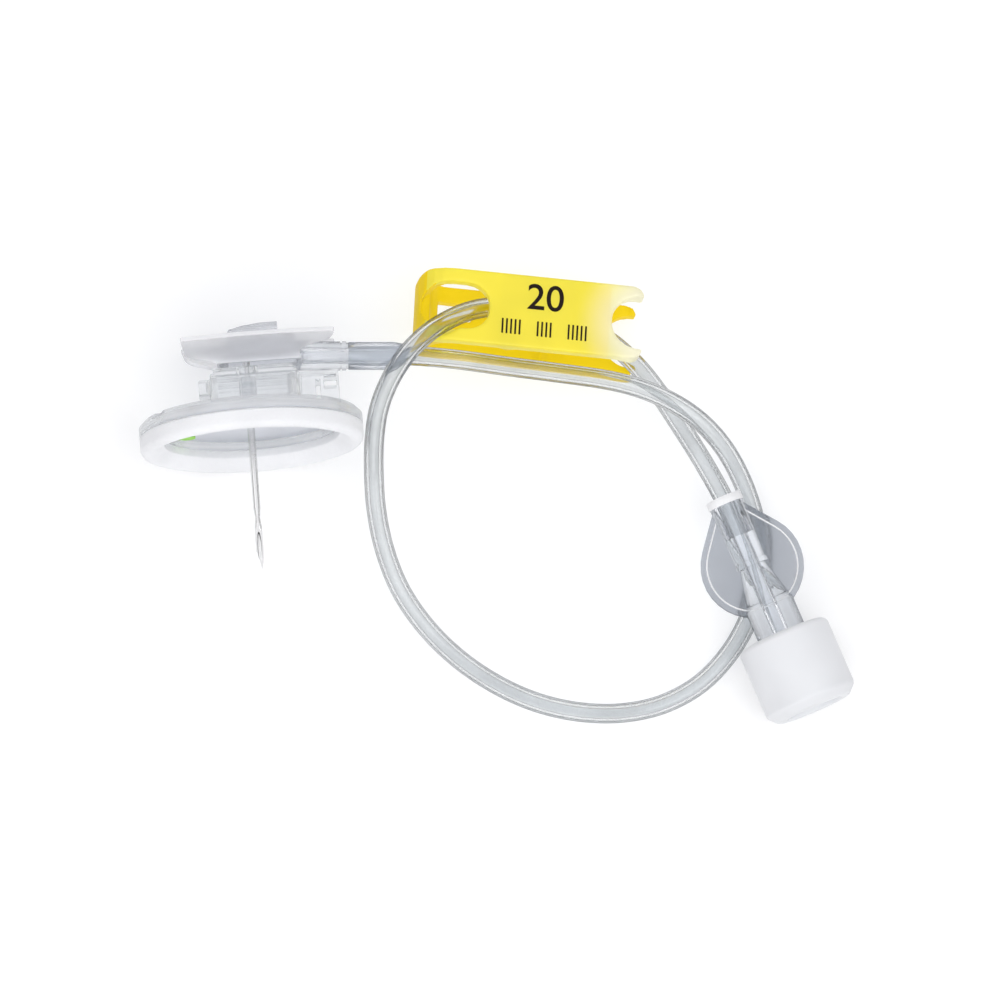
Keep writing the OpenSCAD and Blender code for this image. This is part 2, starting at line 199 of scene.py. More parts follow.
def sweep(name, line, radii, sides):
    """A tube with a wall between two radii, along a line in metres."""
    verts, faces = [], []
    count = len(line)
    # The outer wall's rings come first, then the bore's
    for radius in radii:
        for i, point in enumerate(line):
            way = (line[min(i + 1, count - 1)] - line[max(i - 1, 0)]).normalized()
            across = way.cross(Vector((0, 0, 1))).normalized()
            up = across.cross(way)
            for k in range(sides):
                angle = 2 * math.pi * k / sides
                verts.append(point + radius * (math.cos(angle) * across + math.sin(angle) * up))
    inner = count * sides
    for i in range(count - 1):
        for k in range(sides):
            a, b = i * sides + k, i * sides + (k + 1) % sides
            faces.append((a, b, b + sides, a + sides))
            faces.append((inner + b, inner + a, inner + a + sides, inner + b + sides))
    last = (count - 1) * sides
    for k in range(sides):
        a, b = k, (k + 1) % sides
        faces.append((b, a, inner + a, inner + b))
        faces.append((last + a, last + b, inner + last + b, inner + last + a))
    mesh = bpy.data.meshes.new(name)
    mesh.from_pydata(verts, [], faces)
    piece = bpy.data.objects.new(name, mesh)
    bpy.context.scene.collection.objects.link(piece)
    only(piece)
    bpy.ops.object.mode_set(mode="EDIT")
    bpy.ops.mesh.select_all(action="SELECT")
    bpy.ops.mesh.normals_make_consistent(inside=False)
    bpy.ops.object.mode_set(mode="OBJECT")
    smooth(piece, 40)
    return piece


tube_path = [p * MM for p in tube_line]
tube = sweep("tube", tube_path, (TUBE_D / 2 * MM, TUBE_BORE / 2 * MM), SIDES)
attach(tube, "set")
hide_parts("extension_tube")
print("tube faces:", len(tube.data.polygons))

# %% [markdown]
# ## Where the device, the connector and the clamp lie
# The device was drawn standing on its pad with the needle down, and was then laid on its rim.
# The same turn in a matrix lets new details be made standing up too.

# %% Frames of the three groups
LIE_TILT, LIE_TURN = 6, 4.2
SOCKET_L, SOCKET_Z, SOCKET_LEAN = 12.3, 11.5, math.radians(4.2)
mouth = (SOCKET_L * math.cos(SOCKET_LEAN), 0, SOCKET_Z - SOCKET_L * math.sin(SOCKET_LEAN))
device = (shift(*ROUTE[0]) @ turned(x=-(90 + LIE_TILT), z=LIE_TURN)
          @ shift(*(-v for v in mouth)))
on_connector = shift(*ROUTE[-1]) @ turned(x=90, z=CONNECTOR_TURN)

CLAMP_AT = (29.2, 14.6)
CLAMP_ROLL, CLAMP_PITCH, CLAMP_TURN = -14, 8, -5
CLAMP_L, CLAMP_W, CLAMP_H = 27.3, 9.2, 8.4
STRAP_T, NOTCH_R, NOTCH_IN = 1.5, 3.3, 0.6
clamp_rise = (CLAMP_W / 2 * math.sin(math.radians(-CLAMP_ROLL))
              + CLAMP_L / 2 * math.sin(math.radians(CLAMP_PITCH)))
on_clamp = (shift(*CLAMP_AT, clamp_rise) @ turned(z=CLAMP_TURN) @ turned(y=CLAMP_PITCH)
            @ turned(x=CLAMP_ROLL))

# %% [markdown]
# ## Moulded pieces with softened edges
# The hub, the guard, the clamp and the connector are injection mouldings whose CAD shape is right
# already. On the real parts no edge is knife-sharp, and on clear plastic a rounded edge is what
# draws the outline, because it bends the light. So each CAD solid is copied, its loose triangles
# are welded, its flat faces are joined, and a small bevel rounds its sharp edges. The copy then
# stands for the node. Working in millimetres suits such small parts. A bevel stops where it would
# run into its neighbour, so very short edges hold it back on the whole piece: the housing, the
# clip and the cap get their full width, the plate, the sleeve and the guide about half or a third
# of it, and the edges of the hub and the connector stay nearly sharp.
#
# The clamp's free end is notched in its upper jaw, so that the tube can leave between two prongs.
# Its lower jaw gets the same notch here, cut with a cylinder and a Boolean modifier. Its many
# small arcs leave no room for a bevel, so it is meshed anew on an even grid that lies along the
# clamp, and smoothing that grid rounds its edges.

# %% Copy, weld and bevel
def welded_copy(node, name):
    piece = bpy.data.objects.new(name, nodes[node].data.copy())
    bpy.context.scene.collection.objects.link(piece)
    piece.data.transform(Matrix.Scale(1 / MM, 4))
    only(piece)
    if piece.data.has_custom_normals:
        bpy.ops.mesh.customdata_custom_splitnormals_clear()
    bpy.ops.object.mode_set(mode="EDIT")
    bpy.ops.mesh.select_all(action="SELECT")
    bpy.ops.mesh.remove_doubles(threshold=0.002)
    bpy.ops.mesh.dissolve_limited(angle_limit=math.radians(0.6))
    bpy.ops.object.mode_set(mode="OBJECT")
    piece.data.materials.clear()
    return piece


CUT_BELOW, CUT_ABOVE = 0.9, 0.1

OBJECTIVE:
Every line above should be written out again exactly as it stands.

TASK SOLUTION:
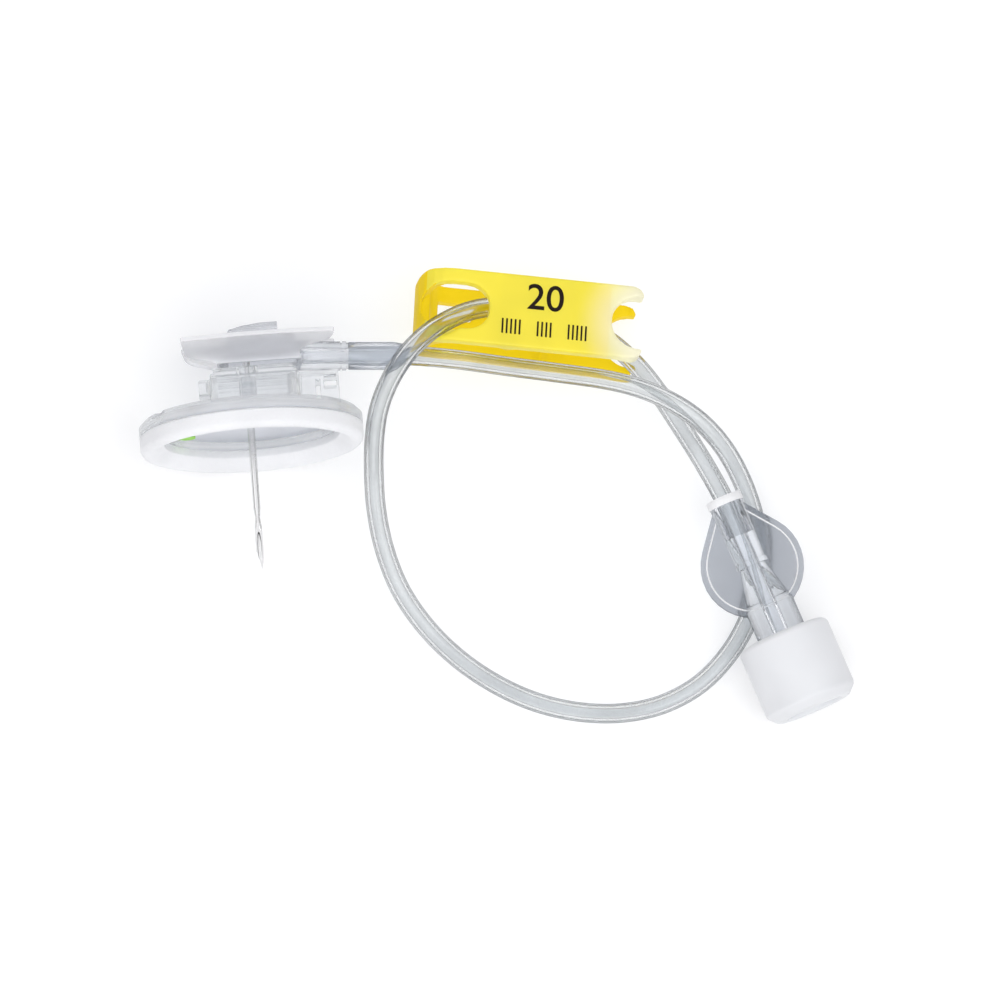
Keep writing the OpenSCAD and Blender code for this image. This is part 2, starting at line 199 of scene.py. More parts follow.
def sweep(name, line, radii, sides):
    """A tube with a wall between two radii, along a line in metres."""
    verts, faces = [], []
    count = len(line)
    # The outer wall's rings come first, then the bore's
    for radius in radii:
        for i, point in enumerate(line):
            way = (line[min(i + 1, count - 1)] - line[max(i - 1, 0)]).normalized()
            across = way.cross(Vector((0, 0, 1))).normalized()
            up = across.cross(way)
            for k in range(sides):
                angle = 2 * math.pi * k / sides
                verts.append(point + radius * (math.cos(angle) * across + math.sin(angle) * up))
    inner = count * sides
    for i in range(count - 1):
        for k in range(sides):
            a, b = i * sides + k, i * sides + (k + 1) % sides
            faces.append((a, b, b + sides, a + sides))
            faces.append((inner + b, inner + a, inner + a + sides, inner + b + sides))
    last = (count - 1) * sides
    for k in range(sides):
        a, b = k, (k + 1) % sides
        faces.append((b, a, inner + a, inner + b))
        faces.append((last + a, last + b, inner + last + b, inner + last + a))
    mesh = bpy.data.meshes.new(name)
    mesh.from_pydata(verts, [], faces)
    piece = bpy.data.objects.new(name, mesh)
    bpy.context.scene.collection.objects.link(piece)
    only(piece)
    bpy.ops.object.mode_set(mode="EDIT")
    bpy.ops.mesh.select_all(action="SELECT")
    bpy.ops.mesh.normals_make_consistent(inside=False)
    bpy.ops.object.mode_set(mode="OBJECT")
    smooth(piece, 40)
    return piece


tube_path = [p * MM for p in tube_line]
tube = sweep("tube", tube_path, (TUBE_D / 2 * MM, TUBE_BORE / 2 * MM), SIDES)
attach(tube, "set")
hide_parts("extension_tube")
print("tube faces:", len(tube.data.polygons))

# %% [markdown]
# ## Where the device, the connector and the clamp lie
# The device was drawn standing on its pad with the needle down, and was then laid on its rim.
# The same turn in a matrix lets new details be made standing up too.

# %% Frames of the three groups
LIE_TILT, LIE_TURN = 6, 4.2
SOCKET_L, SOCKET_Z, SOCKET_LEAN = 12.3, 11.5, math.radians(4.2)
mouth = (SOCKET_L * math.cos(SOCKET_LEAN), 0, SOCKET_Z - SOCKET_L * math.sin(SOCKET_LEAN))
device = (shift(*ROUTE[0]) @ turned(x=-(90 + LIE_TILT), z=LIE_TURN)
          @ shift(*(-v for v in mouth)))
on_connector = shift(*ROUTE[-1]) @ turned(x=90, z=CONNECTOR_TURN)

CLAMP_AT = (29.2, 14.6)
CLAMP_ROLL, CLAMP_PITCH, CLAMP_TURN = -14, 8, -5
CLAMP_L, CLAMP_W, CLAMP_H = 27.3, 9.2, 8.4
STRAP_T, NOTCH_R, NOTCH_IN = 1.5, 3.3, 0.6
clamp_rise = (CLAMP_W / 2 * math.sin(math.radians(-CLAMP_ROLL))
              + CLAMP_L / 2 * math.sin(math.radians(CLAMP_PITCH)))
on_clamp = (shift(*CLAMP_AT, clamp_rise) @ turned(z=CLAMP_TURN) @ turned(y=CLAMP_PITCH)
            @ turned(x=CLAMP_ROLL))

# %% [markdown]
# ## Moulded pieces with softened edges
# The hub, the guard, the clamp and the connector are injection mouldings whose CAD shape is right
# already. On the real parts no edge is knife-sharp, and on clear plastic a rounded edge is what
# draws the outline, because it bends the light. So each CAD solid is copied, its loose triangles
# are welded, its flat faces are joined, and a small bevel rounds its sharp edges. The copy then
# stands for the node. Working in millimetres suits such small parts. A bevel stops where it would
# run into its neighbour, so very short edges hold it back on the whole piece: the housing, the
# clip and the cap get their full width, the plate, the sleeve and the guide about half or a third
# of it, and the edges of the hub and the connector stay nearly sharp.
#
# The clamp's free end is notched in its upper jaw, so that the tube can leave between two prongs.
# Its lower jaw gets the same notch here, cut with a cylinder and a Boolean modifier. Its many
# small arcs leave no room for a bevel, so it is meshed anew on an even grid that lies along the
# clamp, and smoothing that grid rounds its edges.

# %% Copy, weld and bevel
def welded_copy(node, name):
    piece = bpy.data.objects.new(name, nodes[node].data.copy())
    bpy.context.scene.collection.objects.link(piece)
    piece.data.transform(Matrix.Scale(1 / MM, 4))
    only(piece)
    if piece.data.has_custom_normals:
        bpy.ops.mesh.customdata_custom_splitnormals_clear()
    bpy.ops.object.mode_set(mode="EDIT")
    bpy.ops.mesh.select_all(action="SELECT")
    bpy.ops.mesh.remove_doubles(threshold=0.002)
    bpy.ops.mesh.dissolve_limited(angle_limit=math.radians(0.6))
    bpy.ops.object.mode_set(mode="OBJECT")
    piece.data.materials.clear()
    return piece


CUT_BELOW, CUT_ABOVE = 0.9, 0.1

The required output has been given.